Я не хочу сказать, что Вьеле-Гриффен веселый поэт, но, несомненно, это поэт веселья. Вместе с ним принимаешь участие в радостях простой, нормальной жизни, в стремлениях к миру. Вместе с ним приобщаешься к непоколебимой вере в красоту, в непобедимую молодость природы. Он не буен, не пышен, не нежен – он спокоен. Очень субъективный, впрочем, может быть, именно благодаря своей субъективности, он религиозен, так как думать о себе значит, в конце концов, думать о всей своей личности в полном ее объеме. В природе он, как Эмерсон, видит «прообраз древней религиозной мысли человечества». И как Эмерсон, он думает, «что день не пропал даром, если внимание хоть на мгновение было уделено природе». Он знает и любит все элементы леса, начиная от «больших, нежных ясеней» до «молодых, бесконечно разнообразных трав». И, несомненно, это его лес, о котором он говорит:
Вся жимолость покрылася цветами,
Сочатся солнца золотые слезы,
Шуршит косуля быстрая кустами,
И ветер веет по кудрям березы
Между листами.
В моих лугах осеребрились травы,
Как шпаги блеск блестят лучи далеко,
Жужжанье пчел услышите с утра вы
И ландыши по берегу потока,
И ветер веет в ясенях дубравы.
Но он знает не только цветы, которыми пестрят луга, он знает также «La feur qui chante»[11], и «Celle qui chante»[12], и лаванду, и майоран, фею старых баллад и сказок. Он помнит припевы народных песен и вводит их в свои маленькие поэмы, похожие на комментарии к основному тексту, или просто на поэтическую грезу.
Где наша Маргерита?
Огэ, Огэ!
Где наша Маргерита?
Она в высоком замке усталая все ждет,
Она в своей землянке так весело поет,
Она в своей могиле, – там ландыш расцветет.
Где наша Маргерита?
И это почти так же трогательно, как стихи Жерара де Нерваля:
Где наши милые?
Они в могиле.
Житье постылое
Там позабыли.
И так же невинно жестоко, как те хоровые песни, которые поют маленькие девочки:
К чему дана краса?
Чтоб в землю зарывать,
А там червей питать,
А там червей питать.
Вьеле-Гриффен пользовался с чрезвычайной осторожностью народной поэзией, в которой так мало искусственного, что она кажется как бы рожденной, а не сотворенной. Но если бы он был и менее скромен, то все же не злоупотребил бы ею, ибо он умеет чувствовать и уважать. Другие поэты, к несчастью, отличались меньшим благоразумием. Они срывали «La rose qui parle»[13] такими неуклюжими и грубыми руками, что было бы лучше, если бы вечное молчание царило вокруг этой прелести народной фантазии, ими оскверненной и униженной.
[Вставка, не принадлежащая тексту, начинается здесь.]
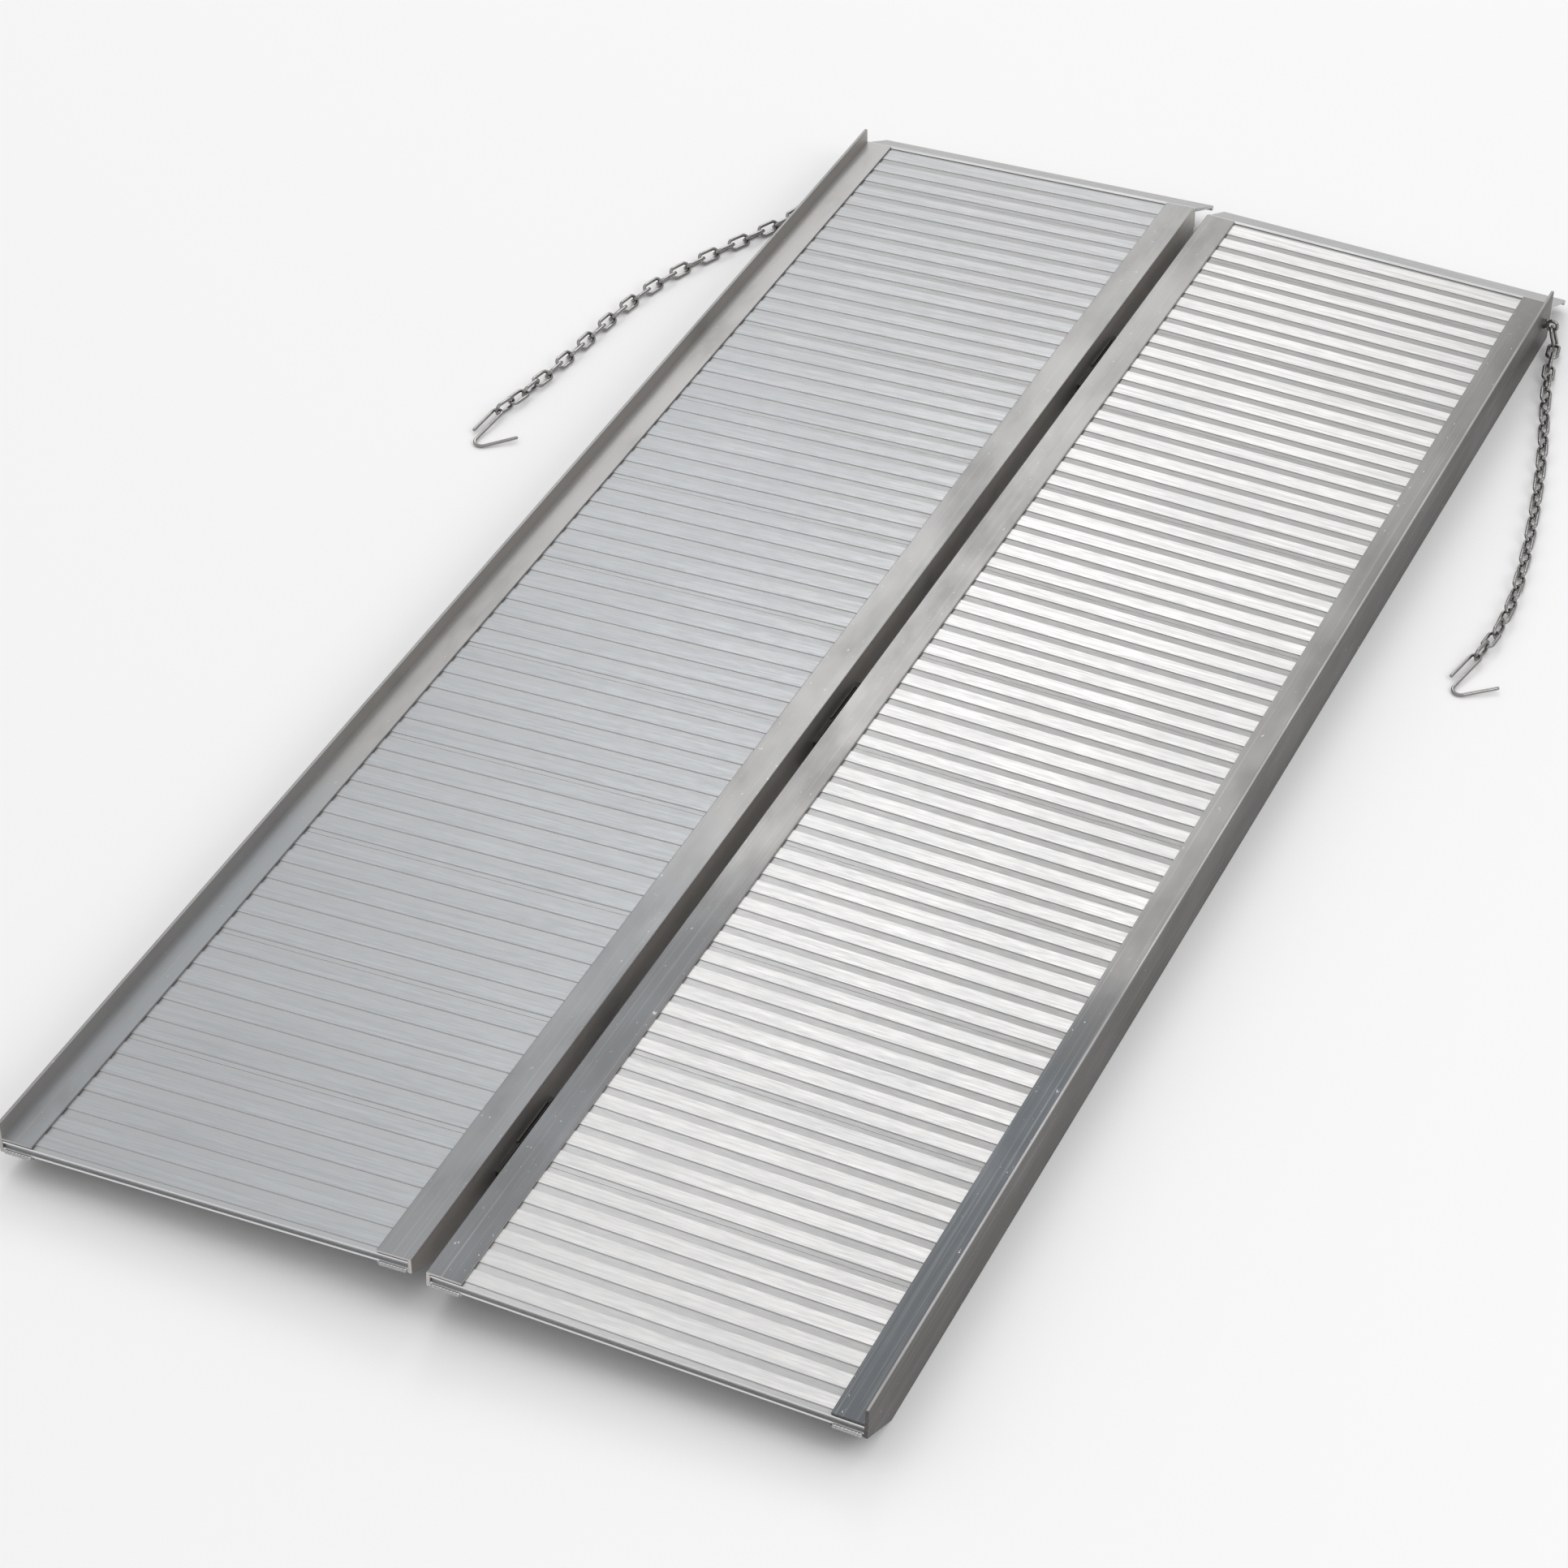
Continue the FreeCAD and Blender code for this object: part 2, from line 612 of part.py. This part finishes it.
def chain_links(panel, side, ring_middle):
    """Placements of all links, and the far end and heading height of the last one."""
    wire = size("link_wire") / 2
    reach = size("link_inner_length") + size("link_wire")
    lean = math.radians(size("first_link_lean"))
    hang = FreeCAD.Vector(side * math.sin(lean), 0, -math.cos(lean))
    rise = size("link_wire") / 2 + size("eye_half_wire") - size("eye_radius") + size("link_play")
    top = ring_middle + FreeCAD.Vector(0, 0, rise)
    placements = [aimed(top, hang, 0.0)]
    turn = math.radians(size("first_link_hook"))
    outward = hang * math.cos(turn) - Y_AXIS * math.sin(turn)
    bend_middle = top + hang * (reach - size("link_radius"))
    start = bend_middle + outward * (size("link_radius") - 2 * wire - size("link_play"))
    rest = [FreeCAD.Vector(side * across, along - size("centre_y"), 0)
            for across, along in CHAIN_REST[panel][1:]]
    curve = Part.BSplineCurve()
    curve.interpolate([FreeCAD.Vector(start.x, start.y, 0)] + rest)
    path = curve.toShape()
    count = math.ceil((path.Length - reach) / size("link_step")) + 1
    step = (path.Length - reach) / (count - 1)
    ends = [path.valueAt(path.getParameterByLength(step * index)) for index in range(count)]
    ends.append(path.valueAt(path.getParameterByLength(path.Length)))
    rolls = link_rolls(count)
    needs = [size("link_radius") * abs(math.sin(math.radians(roll))) + wire for roll in rolls]
    ends[0].z = start.z
    for index in range(1, count):
        ends[index].z = max(needs[index - 1], needs[index]) + size("floor_play")
    ends[count].z = needs[-1] + size("floor_play")
    for index in range(count):
        direction = (ends[index + 1] - ends[index]).normalize()
        placements.append(aimed(ends[index], direction, rolls[index]))
    return placements, ends[count], direction


def chain(panel, side, ring_middle):
    """Chain of one panel, kept in segments of a few links; returns where its hook starts."""
    base = link_solid()
    placements, end, direction = chain_links(panel, side, ring_middle)
    for number, first in enumerate(range(0, len(placements), SEGMENT_LINKS), start=1):
        label = f"{panel}_Chain_{number}"
        item = doc.addObject("Part::Feature", label)
        item.Shape = Part.makeCompound([base.transformed(place.toMatrix())
                                        for place in placements[first:first + SEGMENT_LINKS]])
        keep(item, label)
    inside = size("link_wire") / 2 + size("hook_wire") / 2 + size("hook_play")
    return end - direction * inside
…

Море, как и лес, тоже очаровывает и опьяняет Вьеле-Гриффена. В одной из первых своих книг «Cueille d'Avril»[14] он дал нам полное его описание. Он показал море всепожирающее, ненасытное, море – бездну, море – могилу, море дикое, с горделивой и победной волной, море, отдающееся сладострастной ласке прибоя, море грозное, беззаботное, настойчивое, завистливое, играющее красками звезд и солнца, светлой зари и темной ночи. Поэт упрекает это море за то, что оно блестит чужой славой, и гордо заявляет, что не последовал его примеру и не искал почета в счастливых реминисценциях и наглых плагиатах! И надо признать, что Вьеле-Гриффен, который уже на первых ступенях своей поэтической деятельности не говорил пустых слов, сдержал впоследствии свое обещание. Он остался самим собою, свободным, гордым и неприступным. Его лес не безграничен, но это не шаблонный лес: это – владения его фантазии.
Не касаюсь другой, чрезвычайно важной стороны его творчества: его роли в трудном деле завоевания свободного стиха. Хотелось только передать более общие, глубокие впечатления. Я говорил не только о форме, но и о самом существе его искусства. Я хотел отметить ту новую струю, которую он внес во французскую поэзию.